Part 4. Create Prometheus server and receive metrics data for visualization

In this part you will need docker installed for creating Prometheus server in container. Please refer to official documentation for setup.

Obviously you could run docker cmd for this, I have also got a docker-compose.yml here as well.

version: "3.9"
services:
  prometheus:
    image: prom/prometheus
    ports:
      - "9090:9090"
    volumes:
      - /pathofown/prometheus.yml:/etc/prometheus/prometheus.yml

Before running this you will also need a prometheus configuration file with the name of “prometheus.yml”, in a nutshell in this file you will specify the metrics endpoint from where the server is going to collect data from. When running the Prometheus container, you need to mount the volume for you Prometheus container so that this config file is place in “/etc/prometheus/prometheus.yml” at container runtime.

global:
  scrape_interval:     5s
  evaluation_interval: 5s

scrape_configs:
  - job_name: "prome-local"
    static_configs:
      - targets: ["localhost:9090"]
  - job_name: "TestJob"
    static_configs:
      - targets: ["host.docker.internal:8000"]

Quick explanation

Line 8 specifies the port of Prometheus server running locally Line 11 specifies the port and DNS name of the metric endpoint created in Part 3. Note the dns is “host.docker.internal”, this worked for me when running containers with Docker Desktop.

Note the Prometheus server configuration could be way more complicated than what we are doing here.Again the purpose of this blog is not to setup prometheus for production, we only what to tip our teo on the surface and have a feel on it!

Lets start Docker Desktop and run Prometheus server locally either using docker cmd or docker-compose at choice of yours.
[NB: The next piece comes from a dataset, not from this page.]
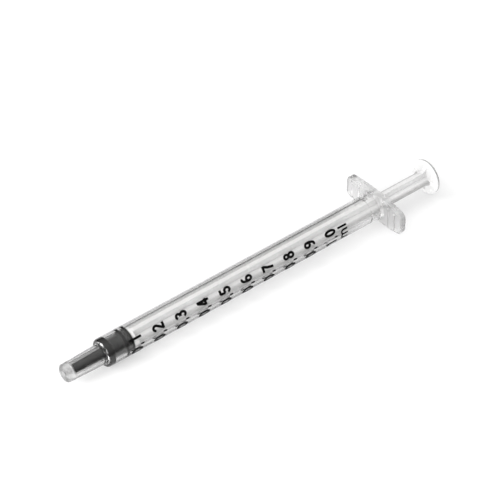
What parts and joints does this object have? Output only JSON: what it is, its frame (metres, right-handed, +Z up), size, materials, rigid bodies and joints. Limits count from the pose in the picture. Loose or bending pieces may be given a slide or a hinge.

When navigating to http://localhost:9090/targets,voilà !Both the Prometheus server and the Metric endpoints for the websocket are up and running !

prometheus1

As you can see both of the jobs that you specified in the prometheus.yml file are running !

When navigate back to the graph page, you can easily enter “symbolPrice” in the search box and hit execute. You then should be able to see a graph like the following and you can highlight different labels to see the price change for each of the symbols. In may case I selected “BNBUSDT-high”

prometheus2

Congratulations! You"v just reach the end of this blog, I know right ? It is a rather long blog to read, but at least I found the exercise pretty interesting and when you see the graph in Prometheus, it somewhat feeling really comforting !

Thanks for you patience, see you at my next blog !!